→ Written request
Reproduce exactly the lines from the one containing "right_tall_board();" down to the one containing "before = set(bpy.data.objects)", including both of those lines, and nothing else.

→ Dataset records
┌────────

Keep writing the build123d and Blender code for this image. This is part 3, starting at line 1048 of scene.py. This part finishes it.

└────────
┌────────

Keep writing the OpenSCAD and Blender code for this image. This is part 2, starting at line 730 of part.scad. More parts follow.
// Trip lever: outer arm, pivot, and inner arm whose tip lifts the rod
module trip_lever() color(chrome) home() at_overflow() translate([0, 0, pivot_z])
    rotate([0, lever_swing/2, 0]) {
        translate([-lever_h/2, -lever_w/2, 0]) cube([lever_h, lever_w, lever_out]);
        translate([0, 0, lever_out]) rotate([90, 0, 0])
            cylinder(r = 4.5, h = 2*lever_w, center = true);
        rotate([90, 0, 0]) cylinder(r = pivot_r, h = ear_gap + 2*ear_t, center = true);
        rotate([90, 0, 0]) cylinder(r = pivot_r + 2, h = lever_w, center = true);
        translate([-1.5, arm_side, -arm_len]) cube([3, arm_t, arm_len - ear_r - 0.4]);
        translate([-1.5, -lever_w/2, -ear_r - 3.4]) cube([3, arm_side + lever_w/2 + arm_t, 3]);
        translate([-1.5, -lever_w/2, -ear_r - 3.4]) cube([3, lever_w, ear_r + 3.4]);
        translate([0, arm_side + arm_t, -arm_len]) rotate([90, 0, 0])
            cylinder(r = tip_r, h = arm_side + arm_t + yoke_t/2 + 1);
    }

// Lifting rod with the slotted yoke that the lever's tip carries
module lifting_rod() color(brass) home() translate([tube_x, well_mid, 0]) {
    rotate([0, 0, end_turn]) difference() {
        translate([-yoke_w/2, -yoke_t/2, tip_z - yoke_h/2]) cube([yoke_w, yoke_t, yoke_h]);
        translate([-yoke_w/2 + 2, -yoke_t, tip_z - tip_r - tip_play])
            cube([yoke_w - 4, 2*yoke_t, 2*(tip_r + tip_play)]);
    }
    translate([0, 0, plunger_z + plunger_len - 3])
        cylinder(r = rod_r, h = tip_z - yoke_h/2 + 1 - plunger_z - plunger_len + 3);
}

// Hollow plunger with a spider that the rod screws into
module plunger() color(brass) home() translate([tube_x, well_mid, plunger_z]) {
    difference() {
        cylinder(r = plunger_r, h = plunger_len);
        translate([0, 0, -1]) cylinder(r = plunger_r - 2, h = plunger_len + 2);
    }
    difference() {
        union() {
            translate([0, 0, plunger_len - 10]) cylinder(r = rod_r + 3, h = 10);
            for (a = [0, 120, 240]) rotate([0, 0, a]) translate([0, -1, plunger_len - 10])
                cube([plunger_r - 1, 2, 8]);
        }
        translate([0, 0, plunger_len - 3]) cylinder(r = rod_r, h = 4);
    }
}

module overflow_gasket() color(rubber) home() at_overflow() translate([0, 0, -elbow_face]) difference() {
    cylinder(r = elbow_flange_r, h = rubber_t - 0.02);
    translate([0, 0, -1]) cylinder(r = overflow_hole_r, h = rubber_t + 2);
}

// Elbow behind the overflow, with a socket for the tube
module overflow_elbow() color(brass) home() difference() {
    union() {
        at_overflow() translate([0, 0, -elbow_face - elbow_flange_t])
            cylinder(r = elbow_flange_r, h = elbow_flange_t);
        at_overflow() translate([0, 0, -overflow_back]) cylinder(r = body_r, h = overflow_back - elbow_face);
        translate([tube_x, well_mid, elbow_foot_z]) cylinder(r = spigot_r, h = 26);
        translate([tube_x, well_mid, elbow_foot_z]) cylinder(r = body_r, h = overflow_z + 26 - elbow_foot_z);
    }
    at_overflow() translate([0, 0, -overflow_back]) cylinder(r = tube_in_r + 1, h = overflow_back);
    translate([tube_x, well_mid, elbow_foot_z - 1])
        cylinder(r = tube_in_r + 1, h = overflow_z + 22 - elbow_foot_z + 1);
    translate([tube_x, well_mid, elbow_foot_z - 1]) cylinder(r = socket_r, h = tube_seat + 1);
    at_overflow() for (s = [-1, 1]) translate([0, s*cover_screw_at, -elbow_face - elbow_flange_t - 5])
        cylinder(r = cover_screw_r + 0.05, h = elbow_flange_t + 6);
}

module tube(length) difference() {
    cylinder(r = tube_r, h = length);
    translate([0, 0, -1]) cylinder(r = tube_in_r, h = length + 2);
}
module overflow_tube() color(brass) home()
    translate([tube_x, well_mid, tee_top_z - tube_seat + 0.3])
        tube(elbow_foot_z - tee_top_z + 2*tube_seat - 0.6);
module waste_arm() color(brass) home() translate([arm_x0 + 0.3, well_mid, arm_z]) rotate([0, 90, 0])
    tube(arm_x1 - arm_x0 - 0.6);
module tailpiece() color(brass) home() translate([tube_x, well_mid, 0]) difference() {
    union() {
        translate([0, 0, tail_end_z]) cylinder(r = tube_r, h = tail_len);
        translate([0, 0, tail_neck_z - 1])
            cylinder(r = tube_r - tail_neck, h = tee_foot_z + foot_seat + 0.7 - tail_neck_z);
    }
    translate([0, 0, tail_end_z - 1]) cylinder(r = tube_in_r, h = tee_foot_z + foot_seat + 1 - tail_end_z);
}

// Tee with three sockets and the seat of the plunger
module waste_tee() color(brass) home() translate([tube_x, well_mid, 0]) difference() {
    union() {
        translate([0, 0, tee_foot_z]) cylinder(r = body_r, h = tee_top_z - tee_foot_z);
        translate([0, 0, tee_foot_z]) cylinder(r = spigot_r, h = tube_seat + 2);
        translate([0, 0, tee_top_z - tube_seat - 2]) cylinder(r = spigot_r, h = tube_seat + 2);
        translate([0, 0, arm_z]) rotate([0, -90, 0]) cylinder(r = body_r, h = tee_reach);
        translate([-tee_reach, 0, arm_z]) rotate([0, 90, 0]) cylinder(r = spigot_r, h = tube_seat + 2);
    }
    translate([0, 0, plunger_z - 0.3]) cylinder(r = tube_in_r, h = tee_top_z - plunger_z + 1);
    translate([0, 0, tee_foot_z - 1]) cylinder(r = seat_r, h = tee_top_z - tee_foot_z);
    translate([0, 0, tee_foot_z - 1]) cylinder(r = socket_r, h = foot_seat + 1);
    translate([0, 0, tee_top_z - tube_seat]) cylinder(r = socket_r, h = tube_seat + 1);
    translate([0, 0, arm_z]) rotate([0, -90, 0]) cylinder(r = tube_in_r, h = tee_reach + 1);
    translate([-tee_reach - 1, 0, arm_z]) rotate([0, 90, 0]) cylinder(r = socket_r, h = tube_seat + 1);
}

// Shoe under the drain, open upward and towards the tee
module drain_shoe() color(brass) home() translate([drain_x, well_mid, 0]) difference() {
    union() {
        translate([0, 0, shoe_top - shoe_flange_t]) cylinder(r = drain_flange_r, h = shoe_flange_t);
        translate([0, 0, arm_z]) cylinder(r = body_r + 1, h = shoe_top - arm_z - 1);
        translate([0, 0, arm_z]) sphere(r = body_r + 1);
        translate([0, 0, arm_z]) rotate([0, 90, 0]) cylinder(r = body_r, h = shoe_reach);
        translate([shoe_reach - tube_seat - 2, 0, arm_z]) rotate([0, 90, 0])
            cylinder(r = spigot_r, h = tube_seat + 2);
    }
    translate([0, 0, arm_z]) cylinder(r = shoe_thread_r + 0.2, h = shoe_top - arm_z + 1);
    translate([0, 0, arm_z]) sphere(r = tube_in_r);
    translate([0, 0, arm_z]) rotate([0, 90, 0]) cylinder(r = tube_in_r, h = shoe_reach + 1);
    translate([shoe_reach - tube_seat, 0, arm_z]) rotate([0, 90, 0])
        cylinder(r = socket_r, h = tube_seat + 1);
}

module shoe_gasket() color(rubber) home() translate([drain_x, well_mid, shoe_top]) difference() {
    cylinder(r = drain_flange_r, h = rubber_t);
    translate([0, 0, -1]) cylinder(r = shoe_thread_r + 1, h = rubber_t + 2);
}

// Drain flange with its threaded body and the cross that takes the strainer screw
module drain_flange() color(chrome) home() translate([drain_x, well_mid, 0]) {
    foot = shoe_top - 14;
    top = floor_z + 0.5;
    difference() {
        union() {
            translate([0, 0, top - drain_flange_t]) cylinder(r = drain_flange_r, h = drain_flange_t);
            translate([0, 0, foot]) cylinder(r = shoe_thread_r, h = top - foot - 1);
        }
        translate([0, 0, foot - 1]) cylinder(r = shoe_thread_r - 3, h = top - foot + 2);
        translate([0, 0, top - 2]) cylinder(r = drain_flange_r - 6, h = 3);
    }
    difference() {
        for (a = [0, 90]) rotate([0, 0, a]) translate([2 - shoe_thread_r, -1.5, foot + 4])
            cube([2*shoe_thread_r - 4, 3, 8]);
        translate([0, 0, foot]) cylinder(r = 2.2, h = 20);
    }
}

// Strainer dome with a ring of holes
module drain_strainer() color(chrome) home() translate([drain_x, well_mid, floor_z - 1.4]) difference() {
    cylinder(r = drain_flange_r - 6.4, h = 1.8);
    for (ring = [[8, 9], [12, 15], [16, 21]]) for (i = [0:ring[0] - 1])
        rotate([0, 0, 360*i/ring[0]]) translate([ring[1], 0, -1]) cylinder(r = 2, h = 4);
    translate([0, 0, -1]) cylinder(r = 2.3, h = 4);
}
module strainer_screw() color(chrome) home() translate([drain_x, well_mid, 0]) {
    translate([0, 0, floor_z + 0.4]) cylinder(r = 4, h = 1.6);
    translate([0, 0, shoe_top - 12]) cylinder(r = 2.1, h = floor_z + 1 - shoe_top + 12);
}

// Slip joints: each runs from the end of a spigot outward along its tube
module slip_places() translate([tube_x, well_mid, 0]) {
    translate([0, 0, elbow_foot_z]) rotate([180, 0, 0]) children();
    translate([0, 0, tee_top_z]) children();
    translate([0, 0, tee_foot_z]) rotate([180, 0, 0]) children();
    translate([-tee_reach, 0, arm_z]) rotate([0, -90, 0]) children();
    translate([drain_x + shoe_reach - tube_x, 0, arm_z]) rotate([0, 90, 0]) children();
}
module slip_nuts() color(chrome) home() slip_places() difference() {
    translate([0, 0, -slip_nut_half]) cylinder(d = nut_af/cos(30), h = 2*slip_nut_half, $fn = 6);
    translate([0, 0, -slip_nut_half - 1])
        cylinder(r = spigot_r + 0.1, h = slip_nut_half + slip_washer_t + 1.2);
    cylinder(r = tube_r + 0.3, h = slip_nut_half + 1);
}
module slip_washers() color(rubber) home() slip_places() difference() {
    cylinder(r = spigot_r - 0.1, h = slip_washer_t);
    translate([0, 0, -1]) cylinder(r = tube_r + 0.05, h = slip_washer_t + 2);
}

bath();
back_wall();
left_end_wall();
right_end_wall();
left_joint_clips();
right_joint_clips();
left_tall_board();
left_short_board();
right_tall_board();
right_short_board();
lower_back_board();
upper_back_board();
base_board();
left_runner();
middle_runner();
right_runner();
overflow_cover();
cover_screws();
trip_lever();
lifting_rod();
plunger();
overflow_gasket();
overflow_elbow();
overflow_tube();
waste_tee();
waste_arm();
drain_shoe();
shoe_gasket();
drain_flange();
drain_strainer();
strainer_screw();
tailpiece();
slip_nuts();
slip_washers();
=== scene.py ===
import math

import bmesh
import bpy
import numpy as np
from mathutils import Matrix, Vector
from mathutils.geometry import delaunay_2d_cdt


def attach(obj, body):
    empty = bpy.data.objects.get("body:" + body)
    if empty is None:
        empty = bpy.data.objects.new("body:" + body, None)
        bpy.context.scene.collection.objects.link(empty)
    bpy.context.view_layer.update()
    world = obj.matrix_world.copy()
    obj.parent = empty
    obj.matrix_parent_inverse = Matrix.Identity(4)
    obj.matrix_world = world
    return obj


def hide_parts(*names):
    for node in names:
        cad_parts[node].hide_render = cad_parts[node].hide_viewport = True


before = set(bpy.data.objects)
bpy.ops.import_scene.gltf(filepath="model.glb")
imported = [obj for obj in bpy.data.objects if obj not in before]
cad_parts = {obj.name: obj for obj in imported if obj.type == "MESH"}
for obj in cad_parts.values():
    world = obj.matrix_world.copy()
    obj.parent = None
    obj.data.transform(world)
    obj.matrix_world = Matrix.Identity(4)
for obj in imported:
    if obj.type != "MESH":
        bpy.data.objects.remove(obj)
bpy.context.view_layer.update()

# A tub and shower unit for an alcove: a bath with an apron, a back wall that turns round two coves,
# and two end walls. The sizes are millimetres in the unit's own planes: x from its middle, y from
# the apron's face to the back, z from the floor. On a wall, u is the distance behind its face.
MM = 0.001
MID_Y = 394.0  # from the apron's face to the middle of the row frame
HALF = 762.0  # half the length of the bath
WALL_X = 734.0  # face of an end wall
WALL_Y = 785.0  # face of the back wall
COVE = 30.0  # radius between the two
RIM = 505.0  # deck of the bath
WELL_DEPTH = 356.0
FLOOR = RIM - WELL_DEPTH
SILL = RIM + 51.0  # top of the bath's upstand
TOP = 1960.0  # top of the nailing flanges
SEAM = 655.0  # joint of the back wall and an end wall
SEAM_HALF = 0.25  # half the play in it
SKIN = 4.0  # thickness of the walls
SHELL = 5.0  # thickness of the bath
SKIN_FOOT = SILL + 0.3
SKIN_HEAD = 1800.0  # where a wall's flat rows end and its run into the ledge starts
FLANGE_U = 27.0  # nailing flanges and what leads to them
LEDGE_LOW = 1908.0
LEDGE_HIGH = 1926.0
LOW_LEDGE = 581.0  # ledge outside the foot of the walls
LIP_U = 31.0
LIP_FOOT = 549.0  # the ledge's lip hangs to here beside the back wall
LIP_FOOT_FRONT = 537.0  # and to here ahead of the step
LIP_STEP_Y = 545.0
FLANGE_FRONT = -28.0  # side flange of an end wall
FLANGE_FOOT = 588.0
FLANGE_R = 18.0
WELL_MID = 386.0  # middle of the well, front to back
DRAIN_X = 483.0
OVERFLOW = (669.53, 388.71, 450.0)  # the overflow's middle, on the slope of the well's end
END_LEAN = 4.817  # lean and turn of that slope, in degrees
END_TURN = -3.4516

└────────

→ The output
right_tall_board();
right_short_board();
lower_back_board();
upper_back_board();
base_board();
left_runner();
middle_runner();
right_runner();
overflow_cover();
cover_screws();
trip_lever();
lifting_rod();
plunger();
overflow_gasket();
overflow_elbow();
overflow_tube();
waste_tee();
waste_arm();
drain_shoe();
shoe_gasket();
drain_flange();
drain_strainer();
strainer_screw();
tailpiece();
slip_nuts();
slip_washers();
=== scene.py ===
import math

import bmesh
import bpy
import numpy as np
from mathutils import Matrix, Vector
from mathutils.geometry import delaunay_2d_cdt


def attach(obj, body):
    empty = bpy.data.objects.get("body:" + body)
    if empty is None:
        empty = bpy.data.objects.new("body:" + body, None)
        bpy.context.scene.collection.objects.link(empty)
    bpy.context.view_layer.update()
    world = obj.matrix_world.copy()
    obj.parent = empty
    obj.matrix_parent_inverse = Matrix.Identity(4)
    obj.matrix_world = world
    return obj


def hide_parts(*names):
    for node in names:
        cad_parts[node].hide_render = cad_parts[node].hide_viewport = True


before = set(bpy.data.objects)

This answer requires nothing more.